One of the ways “Wrong Number” outdoes its predecessor is in the variety of ways a potential problem can be tackled. If you’re playing as the Fans, for example, you can choose to play as Corey, who’s dodge ability leads to dynamic flowing gameplay, or Tony, whose lethal punches require a more careful approach. The levels starring the Journalist, who is non-lethal in his methods, require much more care and finesse. Meanwhile, the levels you play simultaneously control the twins Alex and Ash, respectively equipped with a gun and a chainsaw, invite pure balls-to-the-wall insanity.

As you might have guessed, “Wrong Number” is a very violent game. Even though the top-down perspective uses a pixelated, super-low detail style, there’s definitely a moment of shock when the player realizes the takedown for a fallen enemy may require literally stomping their head in. That said, the shock of the blood and gore is dimmed a bit by the bright flash of the game’s ’80s neon style. It’s so dedicated to its retro mystique that the pause menu even subjects the screen to the same scrambly lines you used to get when you paused a VHS cassette. The aesthetic is also aided by the game’s soundtrack, a collection of pulsing synth-heavy beats that would be well at home within a Carpenter flick, or just about anything staring Kurt Russell or Dolph Lundgren.

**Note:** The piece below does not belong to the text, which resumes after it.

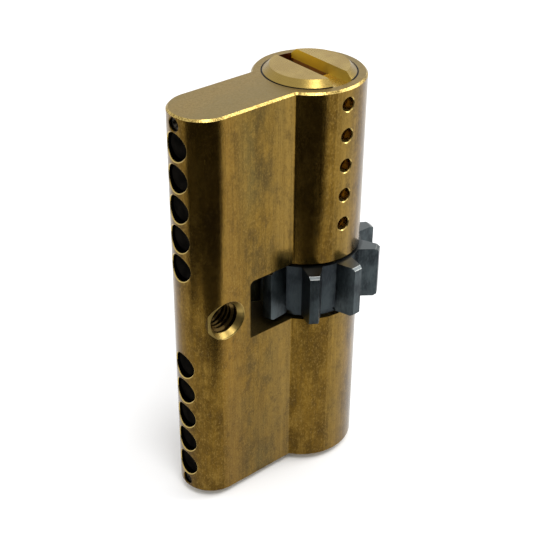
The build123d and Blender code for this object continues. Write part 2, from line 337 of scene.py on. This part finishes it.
def plug_brass():
    """Turned brass: fine rings round the barrel axis on the land and its bevel, a milled olive slot."""
    brass_shade, brass_light, ring_dark = (0.38, 0.255, 0.060), (0.48, 0.34, 0.090), (0.30, 0.20, 0.050)
    bevel_brown = (0.28, 0.195, 0.055)
    wall_gold, wall_olive = (0.86, 0.60, 0.055), (0.46, 0.36, 0.080)
    slot_floor_gold = (0.78, 0.60, 0.24)
    keyway_brown = (0.42, 0.20, 0.055)

    g = Graph("plug brass, turned")
    axis = g.radius(g.x, g.y)
    height = g.size(g.z)
    rings = g.add("ShaderNodeTexNoise", noise_dimensions="1D")
    rings_per_metre = 9000.0
    g.link(g.math("MULTIPLY", axis, rings_per_metre), rings.inputs["W"])
    rings.inputs["Scale"].default_value = 1.0
    rings.inputs["Detail"].default_value = 2.0
    cloud = g.noise(260, (1, 1, 1), 3.0)
    grain = g.noise(4200, (1, 1, 1), 2.0)
    colour = g.mix(g.ramp(cloud, 0.35, 0.65), brass_shade, brass_light)
    colour = g.mix(g.ramp(rings.outputs["Fac"], 0.35, 0.7, 0.0, 0.4), colour, ring_dark)

    # the land's bevel, a little browner than the land
    tilt = g.size(g.nz)
    bevel = g.both(g.short_of(tilt, 0.85, 0.05), g.past(axis, land_radius - 0.025 * MM, 0.025 * MM))
    colour = g.mix(g.both(bevel, 0.75), colour, bevel_brown)

    # slot: walls that go from gold to olive along it, a pale floor, and the brown keyway below the floor
    in_slot = g.short_of(g.off_face_slot(), face_slot_half, 0.05 * MM)
    wall = g.both(
        g.past(g.size(g.nx), 0.935, 0.035),
        in_slot,
        g.past(height, face_slot_floor - 0.075 * MM, 0.025 * MM),
    )
    wall_tone = g.mix(g.ramp(g.away_from_side_pins(), -4.5 * MM, 1.5 * MM), wall_olive, wall_gold)
    colour = g.mix(wall, colour, wall_tone)
    floor = g.both(g.short_of(height, face_slot_floor + 0.075 * MM, 0.025 * MM), g.past(tilt, 0.935, 0.035))
    colour = g.mix(floor, colour, slot_floor_gold)
    keyway = g.both(
        g.short_of(height, face_slot_floor - 0.05 * MM, 0.02 * MM),
        g.outside(floor),
        in_slot,
        g.short_of(axis, plug_radius - 0.05 * MM, 0.03 * MM),
    )
    colour = g.mix(keyway, colour, keyway_brown)

    # painted shade and dirt on the collar's edge, near black where it sits in the gap round the plug
    edge = g.both(
        g.past(axis, collar_radius - 0.09 * MM, 0.02 * MM),
        g.short_of(height, end_face + 0.075 * MM, 0.025 * MM),
    )
    colour = g.mix(edge, colour, painted_shade)
    rough = g.math("ADD", g.ramp(grain, 0.3, 0.7, 0.22, 0.32), g.both(g.either(wall, keyway), 0.35))
    g.bump(rings.outputs["Fac"], 0.2, 0.02 * MM)
    return g.finish(colour, rough)


def blackened_steel():
    """Black oxide over milled steel: blue grey, with painted light on its top faces, painted shade at the
    roots, and painted highlights on the tooth bevels and along their edges.
    """
    oxide_dark, oxide_blue, grain_grey = (0.022, 0.027, 0.030), (0.064, 0.080, 0.085), (0.10, 0.115, 0.12)
    top_face_painted_light, root_painted_shade = (0.150, 0.165, 0.168), (0.012, 0.014, 0.017)
    bevel_painted_highlight, painted_highlight_grey = (0.12, 0.13, 0.13), (0.27, 0.28, 0.27)

    g = Graph("gear steel, black oxide")
    cloud = g.noise(420, (1, 1, 0.6), 4.0)
    grain = g.noise(5000, (1, 1, 0.25), 3.0)
    axis = g.radius(g.x, g.y)
    tilt = g.size(g.nz)
    colour = g.mix(g.ramp(cloud, 0.35, 0.68), oxide_dark, oxide_blue)
    colour = g.mix(g.ramp(grain, 0.40, 0.8, 0.0, 0.35), colour, grain_grey)
    # painted light: faces turned up are lighter grey
    colour = g.mix(g.ramp(g.nz, 0.9, 0.97, 0.0, 0.8), colour, top_face_painted_light)
    # painted shade: darker towards the roots between the teeth
    colour = g.mix(g.ramp(axis, gear_root_radius + 0.4 * MM, gear_root_radius, 0.0, 0.45), colour, root_painted_shade)
    # painted highlight: the tooth bevels a lighter grey
    bevel = g.both(
        g.past(axis, gear_bevel_radius - 0.15 * MM, 0.1 * MM),
        g.past(tilt, 0.5, 0.1),
        g.short_of(tilt, 0.935, 0.035),
    )
    colour = g.mix(g.both(bevel, 0.7), colour, bevel_painted_highlight)

    # painted highlight lines along the upper and lower edge of each bevel at the teeth's upper ends
    fade = 0.02 * MM
    upper_line = g.both(
        g.past(axis, gear_bevel_radius - 0.06 * MM, fade),
        g.short_of(axis, gear_bevel_radius + 0.06 * MM, fade),
        g.past(g.z, gear_top - 0.14 * MM, fade / 2),
    )
    lower_line = g.both(
        g.past(g.z, gear_bevel_foot - 0.06 * MM, fade),
        g.short_of(g.z, gear_bevel_foot + 0.05 * MM, fade),
        g.past(axis, gear_bevel_radius + 0.37 * MM, fade),
    )
    painted_highlight = g.both(g.either(upper_line, lower_line), g.ramp(grain, 0.35, 0.6, 0.3, 1.0))
    colour = g.mix(painted_highlight, colour, painted_highlight_grey)
    g.bump(grain, 0.25, 0.02 * MM)
    return g.finish(colour, g.ramp(cloud, 0.3, 0.7, 0.30, 0.42))


def steel(name, dark, light, smoothest, roughest, metallic=1.0, shine=0.5):
    """Plain steel with drawn streaks between two tones. Blacking on it is not metallic and has no shine; on
    the chamber caps it is near black as painted shade of the deep chambers.
    """
    g = Graph(name)
    cloud = g.noise(500, (1, 1, 1), 3.0)
    grain = g.noise(4000, (0.3, 1, 1), 3.0)
    colour = g.mix(g.ramp(cloud, 0.3, 0.7), dark, light)
    g.bump(grain, 0.15, 0.01 * MM)
    g.metal.inputs["Specular IOR Level"].default_value = shine
    return g.finish(colour, g.ramp(grain, 0.3, 0.7, smoothest, roughest), metallic)


def pin_brass():
    """Small turned brass pins, clean and a little clouded."""
    g = Graph("pin brass, turned")
    cloud = g.noise(700, (1, 1, 1), 3.0)
    grain = g.noise(5000, (1, 1, 1), 2.0)
    colour = g.mix(g.ramp(cloud, 0.35, 0.65), (0.30, 0.21, 0.075), (0.42, 0.30, 0.12))
    return g.finish(colour, g.ramp(grain, 0.3, 0.7, 0.25, 0.38))


def plain(name, shade):
    """One even grey, matt, for the stage."""
    g = Graph(name)
    return g.finish((shade, shade, shade), 0.6, 0.0)


# dark and light tone of each steel
sintered = (0.20, 0.20, 0.19), (0.32, 0.32, 0.31)
ground = (0.42, 0.42, 0.42), (0.56, 0.56, 0.56)
drawn = (0.36, 0.36, 0.37), (0.52, 0.52, 0.53)
hardened = (0.020, 0.017, 0.014), (0.060, 0.052, 0.042)
# chamber caps: blackened steel, made near black and without shine as painted shade of the deep chambers they
# close
blackened_and_shaded = (0.0026, 0.0024, 0.0021), (0.0066, 0.0058, 0.0048)
finishes = {
    "housing_brass": housing_brass(),
    "plug_brass": plug_brass(),
    "pin_brass": pin_brass(),
    "blackened_steel": blackened_steel(),
    "clutch_steel": steel("clutch steel, sintered", *sintered, 0.35, 0.5),
    "pin_steel": steel("driver steel, ground", *ground, 0.2, 0.32),
    "spring_steel": steel("spring steel, drawn", *drawn, 0.22, 0.35),
    "hardened_steel": steel("hardened steel pin", *hardened, 0.25, 0.4),
    "cap_black": steel("chamber cap, blackened, darkened as painted shade", *blackened_and_shaded, 0.3, 0.45, metallic=0.0, shine=0.0),
}
slots = {row["node"]: row["material_slot"] for row in frame["record"]["subparts"]}
for node in frame["nodes"]:
    bpy.data.objects[node].data.materials.clear()
    bpy.data.objects[node].data.materials.append(finishes[slots[node]])


# ---------------------------------------------------------------- new meshes: the thread in the fixing hole
def grid_mesh(name, points, material, closed=False):
    """A mesh through a grid of points, rows by columns, as one sheet of quads.

    Point (i, j) is joined to (i + 1, j) and (i, j + 1). A closed one joins its last column to its first and
    has a face over each end row.
    """
    rows, columns = points.shape[:2]
    i, j = np.meshgrid(np.arange(rows - 1), np.arange(columns - (0 if closed else 1)), indexing="ij")
    k = (j + 1) % columns
    quads = [i * columns + j, i * columns + k, (i + 1) * columns + k, (i + 1) * columns + j]
    faces = np.stack(quads, axis=-1).reshape(-1, 4).tolist()
    if closed:
        first = list(range(columns))
        faces += [first[::-1], [(rows - 1) * columns + c for c in first]]
    mesh = bpy.data.meshes.new(name)
    mesh.from_pydata(points.reshape(-1, 3).tolist(), [], faces)
    mesh.update()
    mesh.materials.append(material)
    obj = bpy.data.objects.new(name, mesh)
    scene.collection.objects.link(obj)
    return obj


def thread_ridge(x, z, major, minor, pitch, start, end):
    """Points of a thread's ridge: a 60 degree tooth, flat at its crest, along a helix about the line (x, z).

    At angle a the tooth stands at y = start + pitch * a / 2 pi, and its height fades to nothing over the
    first and last half turn. Across the tooth the radius goes major, minor, minor, major, with its feet sunk
    a little into the wall. All measures are in millimetres.
    """
    steps_per_turn = 64
    foot_half, crest_half = 0.44 * pitch, 0.10 * pitch
    sunk, lowest, overrun = 0.03, 0.02, 0.2
    turns = (end - start) / pitch
    a = np.linspace(0.0, 2 * np.pi * turns, int(turns * steps_per_turn) + 1)[:, None]
    fade = np.clip(np.minimum(a, a[-1] - a) / np.pi, lowest, 1.0)
    across = np.array([foot_half, crest_half, -crest_half, -foot_half])[None, :]
    depth = np.array([-sunk, 1.0, 1.0, -sunk])[None, :] * (major - minor)
    r = major - depth * fade
    y = np.clip(start + pitch * a / (2 * np.pi) + across, start - overrun, end + overrun)
    return np.stack([x + r * np.cos(a), y, z + r * np.sin(a)], axis=-1) * MM


ridge = thread_ridge(x=-19.5, z=0.0, major=2.5, minor=2.08, pitch=0.8, start=-3.75, end=3.75)
thread = grid_mesh("screw_thread", ridge, finishes["housing_brass"], closed=True)
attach(thread, "housing")

# ---------------------------------------------------------------- floor and white room
floor_drop = 0.05
floor_reach = 2500
floor_z = cad_box[0][2] / MM - floor_drop
floor_corners = [[(x, y, floor_z) for x in (-floor_reach, floor_reach)] for y in (-floor_reach, floor_reach)]
stage_floor = grid_mesh("floor", np.array(floor_corners) * MM, plain("floor, pale", 0.93))

world = bpy.data.worlds.new("studio")
scene.world = world
world.use_nodes = True
world.node_tree.nodes["Background"].inputs[0].default_value = (1.0, 1.0, 1.0, 1.0)
world.node_tree.nodes["Background"].inputs[1].default_value = 1.0

# ---------------------------------------------------------------- lights and the dark card
light_target = Vector((-8, 0, 0))


def softbox(name, azimuth, elevation, distance, wide, high, watts):
    """An area light on a sphere round the target, facing it; azimuth from +X, in degrees, sizes in mm."""
    a, e = math.radians(azimuth), math.radians(elevation)
    way = Vector((math.cos(a) * math.cos(e), math.sin(a) * math.cos(e), math.sin(e)))
    lamp = bpy.data.lights.new(name, "AREA")
    lamp.shape = "RECTANGLE"
    lamp.size, lamp.size_y = wide * MM, high * MM
    lamp.energy = watts
    obj = bpy.data.objects.new(name, lamp)
    obj.location = (light_target + way * distance) * MM
    obj.rotation_euler = way.to_track_quat("Z", "Y").to_euler()
    scene.collection.objects.link(obj)


softbox("front softbox", azimuth=252, elevation=62, distance=420, wide=130, high=110, watts=0.6)
softbox("side softbox", azimuth=335, elevation=40, distance=460, wide=200, high=240, watts=0.8)

# a card that shows in reflections only, standing before the -Y flank, with a foot that rises to the right
card_top = 70
card_foot = [
    (-75, 2, -31),
    (-75, -36, -33),
    (-30, -36, -33.5),
    (-21, -36, -28),
    (-14, -36, -15),
    (-6, -36, -1),
]
card_points = np.array([card_foot, [(x, y, card_top) for x, y, z in card_foot]]) * MM
dark_card = grid_mesh("dark card, front", card_points, plain("card, black", 0.07))
dark_card.visible_camera = False
dark_card.visible_diffuse = False
dark_card.visible_shadow = False
dark_card.visible_transmission = False

# ---------------------------------------------------------------- camera
eye = Vector((-106.8006, -118.0971, 99.0629)) * MM
heading, elevation, roll = math.radians(-40.1433), math.radians(32.2553), math.radians(0.4652)
lens, sensor_width = 78.111, 36.0
nearest = 1 * MM
back = Vector((
    math.sin(heading) * math.cos(elevation),
    -math.cos(heading) * math.cos(elevation),
    math.sin(elevation),
))
level_right = (-back).cross(Vector((0, 0, 1))).normalized()
level_up = level_right.cross(-back)
right = level_right * math.cos(roll) + level_up * math.sin(roll)
up = level_up * math.cos(roll) - level_right * math.sin(roll)
camera = bpy.data.objects.new("camera", bpy.data.cameras.new("camera"))
camera.matrix_world = Matrix((
    (right.x, up.x, back.x, eye.x),
    (right.y, up.y, back.y, eye.y),
    (right.z, up.z, back.z, eye.z),
    (0, 0, 0, 1),
))
camera.data.sensor_width = sensor_width
camera.data.lens = lens
camera.data.clip_start = nearest
scene.collection.objects.link(camera)
scene.camera = camera
scene.view_settings.view_transform = "Standard"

And yet, as much as the game achieves technically, one can’t in good conscience recommend it without acknowledging the elephant in the room. Before its release, the game received a lot of criticism and was even refused classification in Australia due to its depiction of sexual violence.

The scene in question occurs during the first level of the game. With no sense of context you fight your way through a room full of people. Then, without any control from the player, your character begins to sexually assault a woman, before a director off screen yells “cut,” and everyone stops what they were doing. It turns out that the segment you’ve just played was only a series of actors, acting in a movie loosely based off the events of the previous game. And yet, in spite of this twist, you can’t undo what you’ve experienced.

To be fair, this choice of opening does serve a purpose. “Wrong Number” is a game that likes to question where the player will draw the line in a pixelated setting, usually by constantly making them cross that line. The game is totally aware of the fact that—by virtue of its heavily pixelated aesthetic and the abstraction that it suggests—it merely needs to dress its AI characters in white suits and tell you that they’re mobsters for you to feel like the game’s brutal acts are justifiable. The moments when the characters act outside of the players’ control, however, the game usually succeeds in completely stripping them of their allegiances. As gaming progresses into the current generation and slowly reaches a stage where it could be considered an art form, it is important to consider the issue of limits that “Wrong Number” makes us confront. Personally, though, I don’t think they needed to go to such nasty lengths to make a point.

Play the game, think about what it has to say, but take the option of skipping the opening scene.